Let’s take a look at where this group stacks up against the defenses for the last seven years, shall we?
As CFBstats.com only goes back to 2008 in their research, we also were curious to see how this group would stack up for an entire decade of UW defenses. Guess what? Just like the numbers show this defense to be the best in total D through 2008; going back a decade also reveals this group to be the best in total defense as well. The only group close to this one is the 2006 Badger defense that gave up 253.1 yards per game.
That means with two games left, Wisconsin has a great opportunity to be the best of this generation in total defense.
Next up is perhaps the most important stat — scoring defense.
Points Per Game
Once again, we see Wisconsin’s defense besting every other version of itself since 2008. However, going back a decade, it’s that 2006 defense that stands out. It’s the only one better in holding opponents off the scoreboard, as UW only gave up 12.1 points per game that season. That 2006 defense also was the last one to pitch a shutout for Wisconsin, but it did so against a much different schedule and also had five games where it held opponents under 10 points per game. Compare that to this year, where the Badgers have held opponents under 10 points just three times.
Where this 2014 team has its biggest advantage comes against the pass of all things.
I mean, that’s not even close over the past seven years. There would need to be an average of 20 more yards given up a game for any other year to top this one. However, the biggest of the pass defense advantages comes from UW’s ability to hold opponents out of the end zone.
Wisconsin has given up just eight passing touchdowns this season, a number that is nearly half the lowest total over the last seven years. The next closest total happens to be 2011, when Wisconsin gave up 15 touchdowns. Given the possibility of four more games and only one decent passing offense ahead, UW has a realistic chance to have the lowest amount of passing TDs since giving up six in 2006.
Over on the rushing defense side, things are very solid for the 2014 defense as well.
Yards Per Game
This is the first time where we see another of the seven seasons be better than what UW is doing this season. However, it has yet to be seen if they could hold on to the No. 2 spot over the last seven years, as they have a tough matchup against Minnesota’s big rushing attack and a potentially tricky Ohio State matchup in the Big Ten championship game (should they get there).
The raw stats are nice, but digging just beyond yards and points is important as well. It’s that analysis that shows the Badgers defense of today is much different than the ones in the past. One look at stats like sacks and tackles for loss tell a huge story for why this defense has a chance to be the best of at least the last decade, if not of all-time at UW.
Andersen and Aranda’s defense has racked up 32 sacks through 10 games, a total that is second in the past decade (over an entire season) to 2009’s total of 37. With at least three games left, it’s highly likely that number gets topped.
Then there are the tackles for loss that this defense has created. So far this year the Badgers have 71, which puts them 25th in the nation this season. That total is fourth in the last seven years, but just seven away from the top three. The ranking of 25th nationally is the second best this team has in that category over the past seven years.

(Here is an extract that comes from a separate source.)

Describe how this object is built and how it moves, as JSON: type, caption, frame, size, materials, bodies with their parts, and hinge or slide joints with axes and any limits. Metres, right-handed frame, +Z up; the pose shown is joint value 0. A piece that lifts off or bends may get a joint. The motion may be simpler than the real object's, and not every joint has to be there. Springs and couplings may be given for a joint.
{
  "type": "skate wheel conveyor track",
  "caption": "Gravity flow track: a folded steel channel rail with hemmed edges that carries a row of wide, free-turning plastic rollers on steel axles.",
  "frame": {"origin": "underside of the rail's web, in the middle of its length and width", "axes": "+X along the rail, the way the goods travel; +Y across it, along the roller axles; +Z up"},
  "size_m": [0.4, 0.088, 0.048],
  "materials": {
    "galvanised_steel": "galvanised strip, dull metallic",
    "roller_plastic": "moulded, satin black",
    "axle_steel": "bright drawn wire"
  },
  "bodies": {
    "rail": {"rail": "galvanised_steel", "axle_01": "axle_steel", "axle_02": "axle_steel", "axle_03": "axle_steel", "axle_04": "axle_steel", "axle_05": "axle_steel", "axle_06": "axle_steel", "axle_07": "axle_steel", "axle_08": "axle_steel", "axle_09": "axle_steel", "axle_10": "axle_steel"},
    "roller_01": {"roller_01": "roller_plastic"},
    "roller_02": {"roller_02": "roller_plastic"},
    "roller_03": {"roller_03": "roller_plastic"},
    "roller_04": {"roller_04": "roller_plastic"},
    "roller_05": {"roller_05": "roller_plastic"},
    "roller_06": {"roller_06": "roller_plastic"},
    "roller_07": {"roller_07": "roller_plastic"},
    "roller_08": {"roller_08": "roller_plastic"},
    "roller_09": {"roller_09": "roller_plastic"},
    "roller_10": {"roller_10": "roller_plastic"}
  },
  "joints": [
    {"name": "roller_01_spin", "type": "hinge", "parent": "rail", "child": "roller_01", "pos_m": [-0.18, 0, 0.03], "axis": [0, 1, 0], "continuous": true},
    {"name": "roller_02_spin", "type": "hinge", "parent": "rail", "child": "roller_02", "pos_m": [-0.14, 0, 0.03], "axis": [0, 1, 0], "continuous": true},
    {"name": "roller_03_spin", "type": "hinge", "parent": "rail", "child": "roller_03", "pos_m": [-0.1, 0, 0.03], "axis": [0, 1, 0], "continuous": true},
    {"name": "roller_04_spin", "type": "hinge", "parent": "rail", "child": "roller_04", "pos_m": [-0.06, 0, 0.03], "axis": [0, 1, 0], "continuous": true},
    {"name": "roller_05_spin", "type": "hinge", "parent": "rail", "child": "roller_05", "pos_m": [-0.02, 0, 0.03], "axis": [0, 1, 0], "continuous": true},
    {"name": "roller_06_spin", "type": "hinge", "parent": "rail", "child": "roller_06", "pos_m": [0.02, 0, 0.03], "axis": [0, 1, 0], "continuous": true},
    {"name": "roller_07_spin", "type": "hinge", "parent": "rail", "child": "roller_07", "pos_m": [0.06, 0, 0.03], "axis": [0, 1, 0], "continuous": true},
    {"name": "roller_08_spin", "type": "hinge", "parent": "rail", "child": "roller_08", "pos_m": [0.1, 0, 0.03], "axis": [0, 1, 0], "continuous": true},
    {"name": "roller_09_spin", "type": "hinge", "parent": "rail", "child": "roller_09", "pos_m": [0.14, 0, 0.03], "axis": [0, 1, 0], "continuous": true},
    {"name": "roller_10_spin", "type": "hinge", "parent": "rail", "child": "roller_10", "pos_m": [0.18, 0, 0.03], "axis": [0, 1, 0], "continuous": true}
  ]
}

Numbers only happen because of players, and its tough to point to a more productive or attacking group of linebackers in Wisconsin history. Vince Biegel, Derek Landisch, Joe Schobert and Marcus Trotter have combined for 41 of the Badgers 71 tackles for loss this season, with the group ranking first through fourth in the category for Wisconsin.
It’s something that hasn’t been lost of Andersen, who praised the groups ability to take what is being taught in film study and on practice field and apply it on the football field.
“They were very youthful when we started the season,” said Andersen on Tuesday’s Big Ten coaches teleconference. “My biggest concern was their ability to handle it mentally throughout the season in a fairly complicated defense. Being able to take it from the meeting room and apply it to the practice field and into the game field.
“They’ve been over the top as far as my expectation level for those kids in that area, especially. They had the athleticism. That’s been great. But to take it out there on the field, they’ve done just a tremendous job. That’s a credit to them as young men and their preparation and also a credit to their coaches.”
With the Badgers defense taking what it learns and applying it on the field, I’m showing the team what’s in front of it if they continue to play well. If I’m Gary Andersen, this team will know that it’s hard work is paying off, and that further hard work could have them in a very special place for this season and in the annuals of the program.
It’s important to keep things fresh and find new motivations as the season goes along, so why not put that target out there as a way to tell the Badgers defense of today just how good it can be in the history of this program.
As for the question of best all-time? It’s hard to ignore just how good that 2006 defense was. Let’s remember the only loss that season was a 27-13 loss at Michigan — a team who competed for the national title right down to its loss to Ohio State at the end of the season that year.
If this defense wants to top it, being the catalyst to a Big Ten title would certainly go a long way. It just so happens that that goal still is right in front of them. Go out and get it, and then maybe we’ll talk about best Badger D of all-time.